Nova Gente
- Categories: Celebrity magazine; Society magazine;
- Frequency: Weekly
- Founded: 1976; 50 years ago
- Company: Impala
- Country: Portugal
- Based in: Lisbon
- Language: Portuguese
- Website: Nova Gente

= Nova Gente =

Portuguese celebrity magazine

Nova Gente is a weekly celebrity and society magazine published in Queluz, Lisbon, Portugal. The magazine has been in circulation since 1976.

==History and profile==
Nova Gente was established in 1976. The magazine is the successor of Flama, another Portuguese tabloid magazine. Nova Gente is part of the Impala Group, which also owns Maria, a women's magazine. Jacques Rodrigues is the owner of the company which also publishes Nova Gente on a weekly basis. The headquarters of Nova Gente is in Queluz, Lisbon.

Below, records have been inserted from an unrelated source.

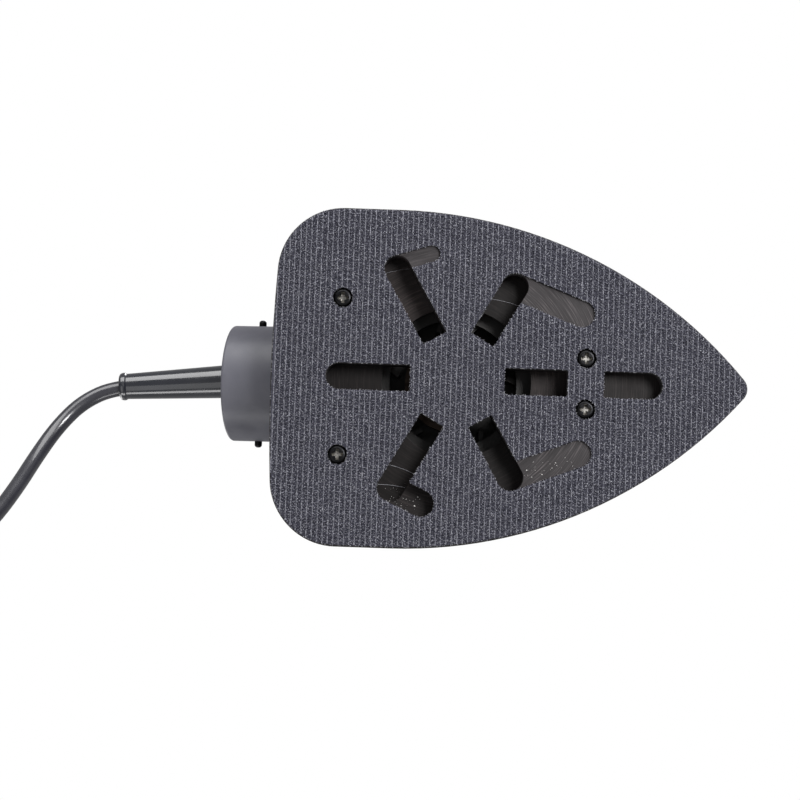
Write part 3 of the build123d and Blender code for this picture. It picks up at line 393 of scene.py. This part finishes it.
MATERIALS = {
    "plate_plastic": plate_material(),
    "collar_plastic": collar_material(),
    "black_screw": sole_screw_material(),
    "shell_plastic": moulded("shell_plastic", (0.098, 0.099, 0.112), (0.112, 0.113, 0.127), 0.5),
    "grip_rubber": dimpled_rubber(),
    "black_gloss": glossy("black_gloss", (0.007, 0.008, 0.012), (0.012, 0.014, 0.021), 0.20, 1.0),
    "cord_vinyl": glossy("cord_vinyl", (0.014, 0.014, 0.019), (0.026, 0.026, 0.033), 0.30, 0.6),
    "switch_plastic": glossy("switch_plastic", (0.42, 0.02, 0.015), (0.52, 0.03, 0.02), 0.25),
    "switch_black": moulded("switch_black", (0.012, 0.012, 0.013), (0.022, 0.022, 0.024), 0.4),
    "steel": metal("steel", (0.42, 0.42, 0.43), (0.62, 0.62, 0.63), 0.26),
    "laminations": banded("laminations", (0.10, 0.10, 0.11), (0.34, 0.34, 0.36), 0.4, 0.9, 0.0005),
    "copper_wire": banded("copper_wire", (0.30, 0.09, 0.03), (0.62, 0.24, 0.09), 0.3, 0.6, 0.0006,
                          direction="Y"),
    "copper": metal("copper", (0.55, 0.25, 0.12), (0.78, 0.40, 0.22), 0.28),
    "brass": metal("brass", (0.55, 0.38, 0.14), (0.74, 0.54, 0.24), 0.28),
    "carbon": moulded("carbon", (0.015, 0.015, 0.015), (0.035, 0.035, 0.035), 0.55),
    "zinc": metal("zinc", (0.060, 0.046, 0.038), (0.115, 0.088, 0.072), 0.55, (1.0, 1.0, 1.0)),
    "fan_plastic": moulded("fan_plastic", (0.02, 0.018, 0.018), (0.04, 0.037, 0.036), 0.45),
    "leg_rubber": rubbery("leg_rubber", (0.03, 0.03, 0.03), (0.06, 0.06, 0.06), 0.5),
    "seal_felt": rubbery("seal_felt", (0.09, 0.09, 0.09), (0.16, 0.16, 0.16), 0.9),
    "capacitor_case": glossy("capacitor_case", (0.62, 0.42, 0.06), (0.76, 0.55, 0.10), 0.3),
}


NODE_MATERIALS = {         # a satin finish where the slot's own gloss is too bright
    "plug_body": moulded("plug_vinyl", (0.012, 0.012, 0.015), (0.019, 0.019, 0.023), 0.46),
}


def dress_nodes():
    """Every CAD node that stays visible takes the detailed material of its record slot."""
    slots = {part["node"]: part["material_slot"] for part in frame["record"]["subparts"]}
    for name, piece in nodes.items():
        material = NODE_MATERIALS.get(name) or MATERIALS.get(slots.get(name))
        if material:
            for slot in piece.material_slots:
                slot.material = material


# ---- power cord ----------------------------------------------------------------------------

CORD_DIAMETER = 0.0050
CORD_ROUTE = [
    (-0.0974, 0.0001, 0.0610),
    (-0.1089, 0.0011, 0.0610),
    (-0.1193, 0.0063, 0.0606),
    (-0.1265, 0.0146, 0.0582),
    (-0.1315, 0.0244, 0.0520),
    (-0.1350, 0.0346, 0.0415),
    (-0.1392, 0.0446, 0.0300),
    (-0.1450, 0.0540, 0.0182),
    (-0.1530, 0.0626, 0.0086),
    (-0.1636, 0.0696, 0.0034),
    (-0.1760, 0.0739, 0.0026),
]
TAIL_ROUTE = [
    (-0.2326, 0.0310, 0.0077),
    (-0.2334, 0.0190, 0.0074),
    (-0.2366, 0.0075, 0.00695),
    (-0.2376, -0.0040, 0.00695),
]
COIL_CENTRE = (-0.1920, 0.0330)
COIL_OUTER_TURN = 0.0405
COIL_INNER_TURN = 0.0203
COIL_PITCH = 0.00505
COIL_POINTS = 16           # spline points in each turn
COIL_CLIMB = 0.5           # turns from the lower layer to the upper one
COIL_LAST = 0.75           # further turns, until the cord faces its tail
COIL_START = 90            # bearing of the coil's first point, in degrees
LOWER_LAYER = 0.0026
UPPER_LAYER = 0.0077


def coil_points():
    """Two layers: a spiral inwards on the floor, a climb, and a spiral outwards on top of it."""
    spiral = (COIL_OUTER_TURN - COIL_INNER_TURN) / COIL_PITCH
    turns = 2 * spiral + COIL_CLIMB + COIL_LAST
    steps = round(turns * COIL_POINTS)
    points = []
    for i in range(1, steps):
        turn = i / COIL_POINTS
        rise = 0.0
        if turn < spiral:
            radius = COIL_OUTER_TURN - COIL_PITCH * turn
        elif turn < spiral + COIL_CLIMB:
            radius = COIL_INNER_TURN
            rise = (turn - spiral) / COIL_CLIMB
        else:
            outward = turn - spiral - COIL_CLIMB
            radius = min(COIL_OUTER_TURN, COIL_INNER_TURN + COIL_PITCH * outward)
            rise = 1.0
        angle = math.radians(COIL_START + 360 * turn)
        x = COIL_CENTRE[0] + radius * math.cos(angle)
        y = COIL_CENTRE[1] + radius * math.sin(angle)
        points.append((x, y, LOWER_LAYER + (UPPER_LAYER - LOWER_LAYER) * rise))
    return points


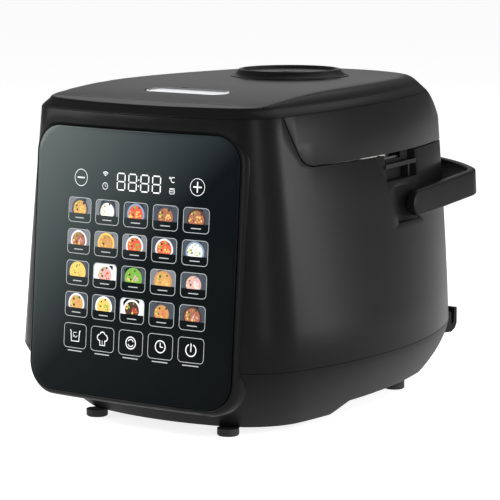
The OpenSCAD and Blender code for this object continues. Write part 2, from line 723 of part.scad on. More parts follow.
module steam_cap() {
    color([0.05, 0.05, 0.055]) translate([0, cap_y, 0]) difference() {
        rotate_extrude($fn = fine) polygon([
            [0, 252], [36, 252], [36, 268], [38.5, cap_seat + 0.1], [cap_base_r, cap_seat + 0.1],
            [cap_base_r - 3, cap_seat + 1], [cap_r + 1.6, cap_top - 2], [cap_r, cap_top], [cap_r - 2.4,
                cap_top],
            [cap_r - 4, cap_top - 2.5], [0, cap_top - 3.4]]);
        translate([-9, -4, 240]) cube([34, 8, 60]);
        translate([0, 0, 251]) cylinder(r = 33, h = 14, $fn = fine);
    }
}
module latch_button() {
    color([0.8, 0.8, 0.82]) {
        button_place() translate([0, 0, -6]) oval(button_w, button_d, 6.4);
        translate([0, button_y, 257]) cylinder(r = 3, h = 5, $fn = fine);
    }
}
module button_springs() {
    color([0.7, 0.7, 0.72]) for (s = [-1, 1]) translate([s * 26, button_y + 1, 249.6]) coil(3, 0.5, 2,
        4.5, 48);
}
hook_y = -83;
hook_z = 246;
module latch_hook() {
    color([0.75, 0.75, 0.77]) difference() {
        union() {
            rod_x([-9, hook_y, hook_z], 4.5, 18);
            side_profile([[hook_y, hook_z + 4], [-95, 256.6], [-101, 256.6], [-101, 250], [-105, 240],
                [-111, 230.2],
                [-111, 225], [-106, 224], [-101, 232], [-96, 241], [hook_y, hook_z - 4]], 8);
        }
        rod_x([-20, hook_y, hook_z], 2 + pin_play, 40);
    }
}
module hook_pin() {
    color([0.8, 0.8, 0.82]) rod_x([-14, hook_y, hook_z], 2, 28);
}

module centred() { translate([0, centre_shift, 0]) children(); }
centred() base_shell();
centred() foot_front_left();
centred() foot_front_right();
centred() foot_rear_left();
centred() foot_rear_right();
centred() base_screws();
centred() outer_body();
centred() panel_frame();
centred() touch_glass();
centred() control_board();
centred() display_module();
centred() power_board();
centred() relay();
centred() capacitors();
centred() transformer();
centred() deck();
centred() inner_housing();
centred() heat_band();
centred() heater_plate();
centred() heater_legs();
centred() heater_terminals();
centred() sensor_bracket();
centred() temperature_sensor();
centred() sensor_spring();
centred() cooking_pot();
centred() power_inlet();
centred() inlet_pins();
centred() cord_hook();
centred() ladle_bar();
centred() latch_strike();
centred() hinge_bracket();
centred() hinge_pin();
centred() lid_spring();
centred() pivot_pin_left();
centred() pivot_pin_right();
centred() carrying_bail();
centred() lid_cover();
centred() lid_skirt();
centred() lid_liner();
centred() lid_hinge_arms();
centred() lid_screws();
centred() inner_lid();
centred() lid_gasket();
centred() steam_duct();
centred() duct_seal();
centred() steam_cap();
centred() latch_button();
centred() button_springs();
centred() latch_hook();
centred() hook_pin();
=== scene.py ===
"""Countertop multicooker: detailed visual model on the CAD frame. Shapes are drawn in millimetres."""
import json
import math
import random

import bmesh
import bpy
from mathutils import Matrix, Vector


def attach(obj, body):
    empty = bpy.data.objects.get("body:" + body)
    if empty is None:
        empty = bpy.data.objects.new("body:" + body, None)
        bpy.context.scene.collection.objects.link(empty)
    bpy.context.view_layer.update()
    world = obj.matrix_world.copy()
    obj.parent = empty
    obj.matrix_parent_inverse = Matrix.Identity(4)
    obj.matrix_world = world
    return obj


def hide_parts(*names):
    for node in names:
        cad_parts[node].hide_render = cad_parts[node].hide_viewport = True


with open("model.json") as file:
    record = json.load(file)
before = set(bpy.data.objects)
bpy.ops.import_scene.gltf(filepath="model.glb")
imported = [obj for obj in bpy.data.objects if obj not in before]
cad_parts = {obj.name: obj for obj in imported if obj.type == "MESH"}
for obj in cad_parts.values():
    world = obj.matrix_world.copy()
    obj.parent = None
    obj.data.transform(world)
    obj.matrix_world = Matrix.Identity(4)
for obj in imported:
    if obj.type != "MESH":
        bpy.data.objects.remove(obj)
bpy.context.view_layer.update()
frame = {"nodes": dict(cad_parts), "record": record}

MM = 0.001
CENTRE_SHIFT = -4.4     # brings the drawn shapes to the frame's origin
SKIN = 0.25             # keeps the finer curves inside the CAD surfaces

# body
BODY_W, TOP_W, RIM_H, BASE_H = 291.4, 241.4, 253, 59
FRONT_Y, LEAN_DEG, REAR_Y, REAR_TOP_Y = -191.8, 4.2, 178, 166
FRONT_R, REAR_R = 352, 200
SIDE_R, SIDE_MID_Y = (403, 600), (-44, -58)
FRONT_CORNER, REAR_CORNER = (57, 35), (39, 22)
RIM_RISE, WALL = 0.016, 2.6
LEAN = math.tan(math.radians(LEAN_DEG))
# base
BASE_GAP, BASE_DRAW, BASE_CORNER, BASE_SIDE_R, BASE_FRONT_R = 6, 42, 55, 572, 232
STEP_FRONT_Y, STEP_REAR_Y, REAR_UNDER_H = -52, -32, 17
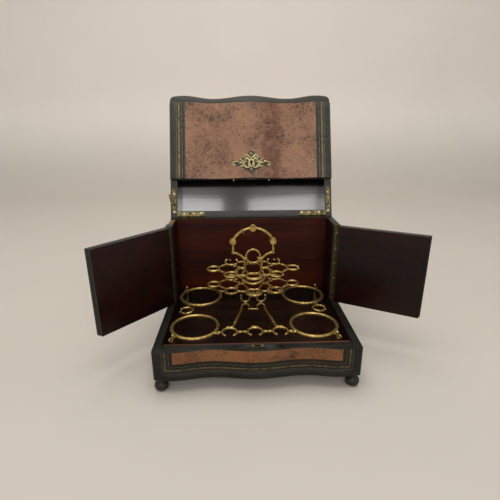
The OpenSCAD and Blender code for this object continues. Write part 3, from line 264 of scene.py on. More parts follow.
level = (0, 0, 0)
lidTurn = (radians(lidOpen), 0, 0)
flapTurn = (radians(lidOpen - 90), 0, 0)
acrossGrain = (0, radians(90), 0)
backTurn = (0, radians(-14), 0)
floorTurn = (0, 0, radians(90))
flapStreak = {"from": 0.03, "to": 0.058, "low": -0.07, "high": 0.02, "tint": (92, 42, 16),
    "core": (52, 27, 15)}
backScuffs = {"at": (-0.014, 0.108, 0.2047), "reach": 0.016, "tint": (150, 124, 104)}
finishes = {
    "ebony": ebonyFinish("ebonised wood", level, (18, 17, 13), (40, 38, 31), gloss=0.2),
    "ebonySide": ebonyFinish("ebonised side", acrossGrain, (19, 18, 15), (38, 36, 31)),
    "ebonyLid": ebonyFinish("ebonised lid", lidTurn, (42, 41, 36), (70, 68, 61)),
    "ebonyFlap": ebonyFinish("ebonised flap", flapTurn, (42, 41, 37), (70, 68, 62), 0.3),
    "lacquer": lacquerFinish("black lacquer", lidTurn, (10, 10, 9), (26, 25, 24)),
    "trayInside": ebonyFinish("inside of the tray", level, (22, 11, 8), (40, 22, 14), 0.4, 0.15),
    "burrFlap": burrFinish("burr of the flap", flapTurn, ((164, 120, 88), (92, 50, 28), (54, 38, 31)),
        flapStreak),
    "burrBase": burrFinish("burr of the base", level, ((138, 88, 48), (98, 56, 28), (36, 24, 18)), seed=0.3,
        coat=0.1),
    "burrLid": burrFinish("burr of the lid", lidTurn, ((150, 112, 80), (112, 72, 48), (70, 48, 38)),
        seed=0.7),
    "burrDoor": burrFinish("burr of the doors", acrossGrain, ((142, 102, 70), (104, 64, 40), (60, 42, 34)),
        seed=1.1),
    "mahogany": mahoganyFinish("mahogany back", backTurn, (82, 28, 10), (20, 6, 4), 0.36, scuffs=backScuffs),
    "mahoganyFloor": mahoganyFinish("mahogany floor", level, (48, 26, 15), (20, 10, 6), 0.2, 0.3, 0.4),
    "mahoganyDoor": mahoganyFinish("mahogany door", acrossGrain, (40, 12, 9), (16, 6, 5), 0.3, gloss=0.2),
    "liner": mahoganyFinish("mahogany edge", level, (118, 74, 56), (80, 48, 36), 0.4),
    "bareWood": mahoganyFinish("bare wood", floorTurn, (150, 112, 78), (104, 72, 48), 0.6),
    "inlay": metalFinish("inlaid brass", (150, 134, 100), (86, 78, 60), 0.4, 0.8, 0.00005),
    "inlayBase": metalFinish("inlaid brass of the base", (112, 100, 76), (62, 56, 45), 0.46, 0.85, 0.00005),
    "oldBrass": metalFinish("old brass", (138, 124, 88), (72, 64, 46), 0.4, 0.8),
    "hingeBrass": metalFinish("greenish brass", (120, 108, 70), (66, 60, 42), 0.42, 0.8),
    "scrollBrass": metalFinish("scroll brass", (206, 190, 142), (136, 122, 86), 0.4, 0.6),
    # pale brass of the lock's selvedge and locating pins, partly its own pale colour and partly painted
    # light, lighter so it shows in the shade under the flap
    "paleBrassPaintedLight": metalFinish("pale brass with painted light", (214, 200, 170), (176, 160, 126), 0.5, 0.5),
    "gilt": metalFinish("gilding", (208, 176, 106), (106, 80, 40), 0.27, 0.8, 0.0003),
    "screw": metalFinish("screw heads", (214, 204, 172), (140, 128, 98), 0.3, 0.5),
    "steel": metalFinish("steel", (160, 156, 148), (96, 92, 84), 0.36, 0.6),
    # the escutcheon's ground: coloured dark as painted shade behind the scrolls
    "shadow": ebonyFinish("painted shade ground", flapTurn, (40, 36, 27), (66, 60, 44), 0.5),
}
print("finishes made:", len(finishes))


# Meshes: small steps that the pieces share
def toMesh(bm, name):
    mesh = bpy.data.meshes.new(name)
    bm.to_mesh(mesh)
    bm.free()
    for polygon in mesh.polygons:
        polygon.use_smooth = True
    return mesh


def moveNew(bm, made, way):
    corners = [item for item in made["geom"] if isinstance(item, bmesh.types.BMVert)]
    bmesh.ops.translate(bm, vec=way, verts=corners)


def edgeChain(bm, points, closed=False):
    corners = [bm.verts.new(point) for point in points]
    ends = corners[1:] + corners[:1] if closed else corners[1:]
    return corners, [bm.edges.new(pair) for pair in zip(corners, ends)]


# A profile of radius and height, spun round an upright axis
def lathe(bm, profile, middle, steps, closed=False):
    middle = Vector(middle)
    points = [middle + Vector((radius, 0, height)) for radius, height in profile]
    corners, edges = edgeChain(bm, points, closed)
    bmesh.ops.spin(bm, geom=corners + edges, cent=middle, axis=upward, angle=2 * pi, steps=steps,
        use_merge=True, use_duplicate=False)
    bmesh.ops.remove_doubles(bm, verts=bm.verts, dist=0.001)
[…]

Nova Gente is a tabloid publication and offers society/celebrity-related content for adult women.

Humberto Simões is one of the former editors-in-chief of Nova Gente.

==Circulation==
Nova Gente sold 185,000 copies between January and September 2000. In 2003 the circulation of the magazine was about 200,000 copies.

Its circulation was 144,000 copies in 2007, making it the best-selling magazine in its category in Portugal. The weekly sold 127,728 copies in 2010 and 121,231 copies in 2011. The circulation of the magazine was 112,753 copies in 2012. Between September and October 2013 it was 101,175 copies.